No site in the study achieved consistent, complete hand coverage during the sanitizing steps. This is notable because hand hygiene between removals is the primary safety net that prevents contamination from carrying over from one step to the next.

The Trained Observer System

For high-consequence infections, the CDC requires a trained observer to supervise every step of both donning and doffing. This person reads each step aloud from a checklist, visually confirms it was done correctly, and documents the process. If the worker makes an error, the observer provides immediate correction.

The observer’s role has specific boundaries. They coach and monitor but do not physically assist during doffing, since that would mean touching potentially contaminated equipment. The observer must also wear PPE because they’re standing in the removal area during the process. In some cases, a separate “doffing buddy” may help with specific steps like disconnecting a powered respirator.

Even outside high-risk infectious disease settings, having a second person watch the process catches errors that the wearer simply cannot see, like a gap between glove and gown or a hood that wasn’t fully sealed.

Where Donning and Doffing Happen

In healthcare facilities, the physical space is typically divided into zones. The hot zone is the contaminated area (the patient room, for example). The warm zone is the transition space where doffing takes place. The cold zone is the clean area free of contamination, used for planning and staging. PPE should always come off before entering any non-clinical space, including restrooms, break rooms, and offices.

The layout of these spaces matters more than you might expect. A study of hospital doffing areas found that trash cans were generally placed within five feet of patient room doors, but sinks were often 15 feet or more away. That distance creates a gap in the process: workers need to sanitize their hands multiple times during doffing, but the nearest sink may be across the hallway. Wall-mounted hand sanitizer dispensers in the immediate doffing area help bridge this gap, though healthcare workers in the study noted the need for better-designed PPE stations overall.

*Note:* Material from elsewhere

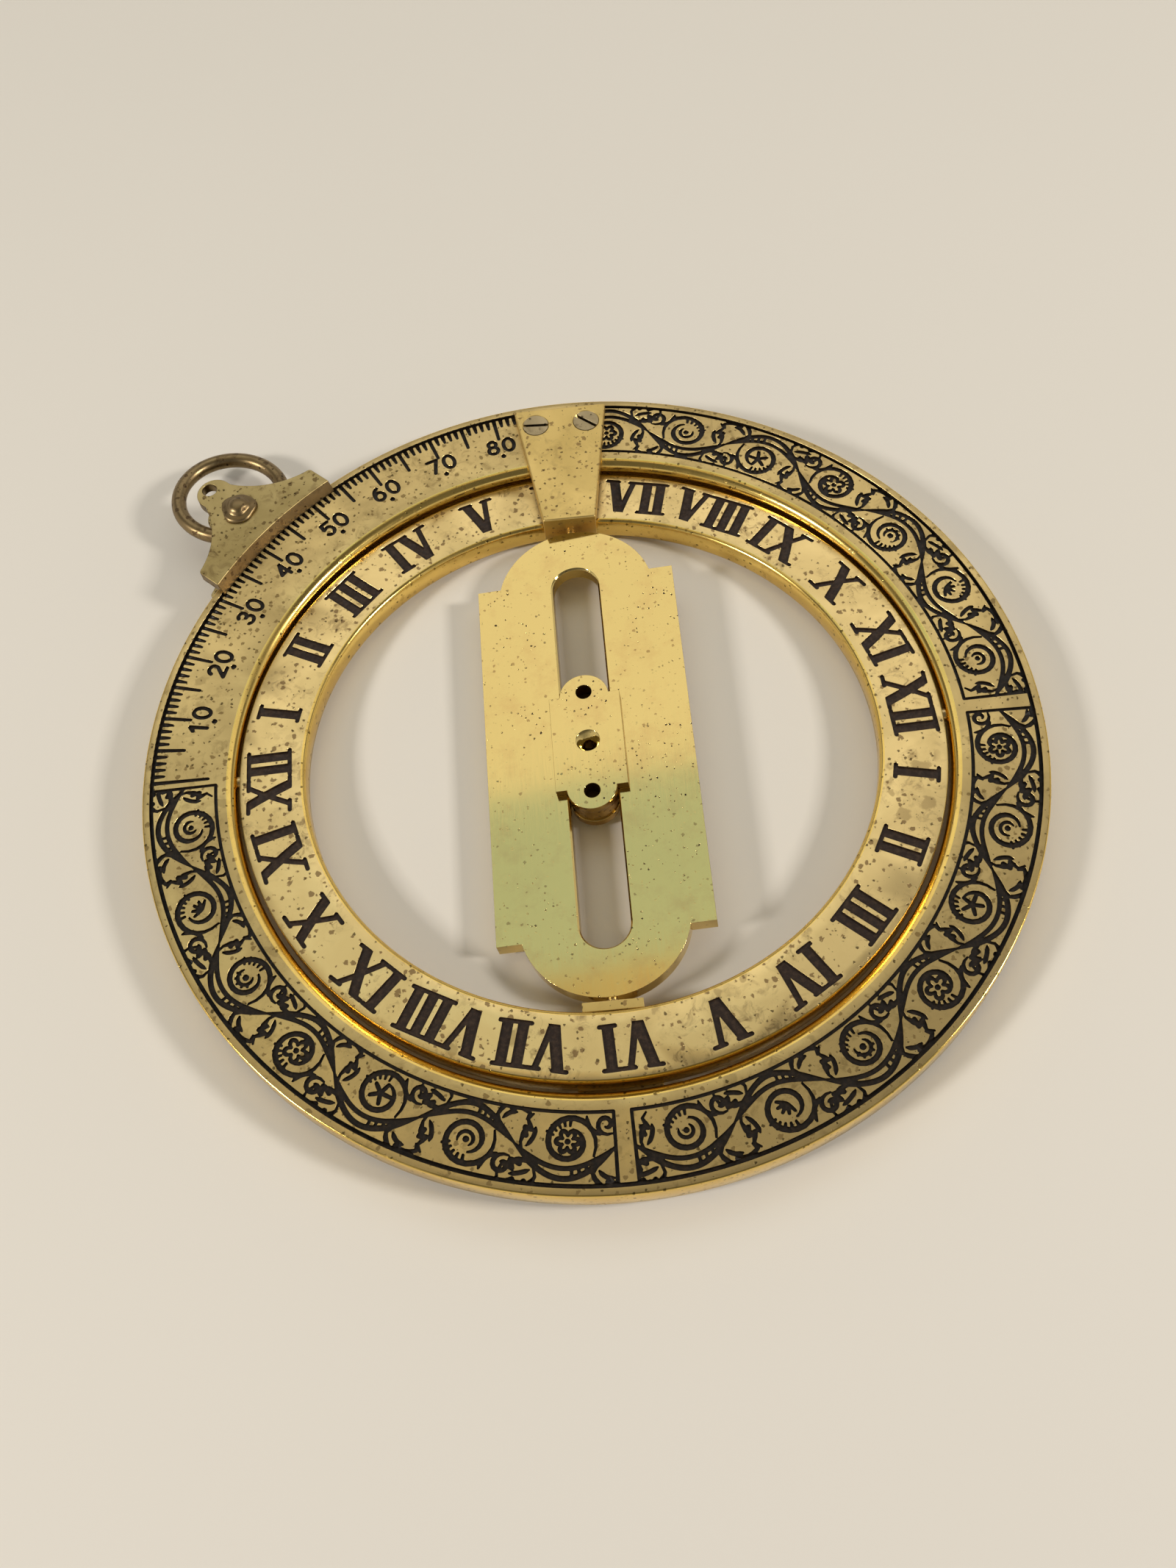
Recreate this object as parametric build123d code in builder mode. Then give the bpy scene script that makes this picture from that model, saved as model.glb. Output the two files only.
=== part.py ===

Workplace Training Requirements

OSHA requires employers to train every worker who uses PPE on how to properly don, doff, adjust, and wear their equipment. Workers must also learn when PPE is necessary, what type to use, the limitations of their gear, and how to care for and dispose of it. Before an employee can begin work requiring PPE, they need to demonstrate that they understand the training and can actually perform the procedures correctly.

Retraining is required when workplace conditions change, when new types of PPE are introduced, or when a worker shows gaps in their knowledge or technique. This isn’t a one-time orientation topic. Doffing in particular is a motor skill that degrades without practice, and the research on contamination rates suggests that even experienced healthcare workers make frequent errors without ongoing reinforcement.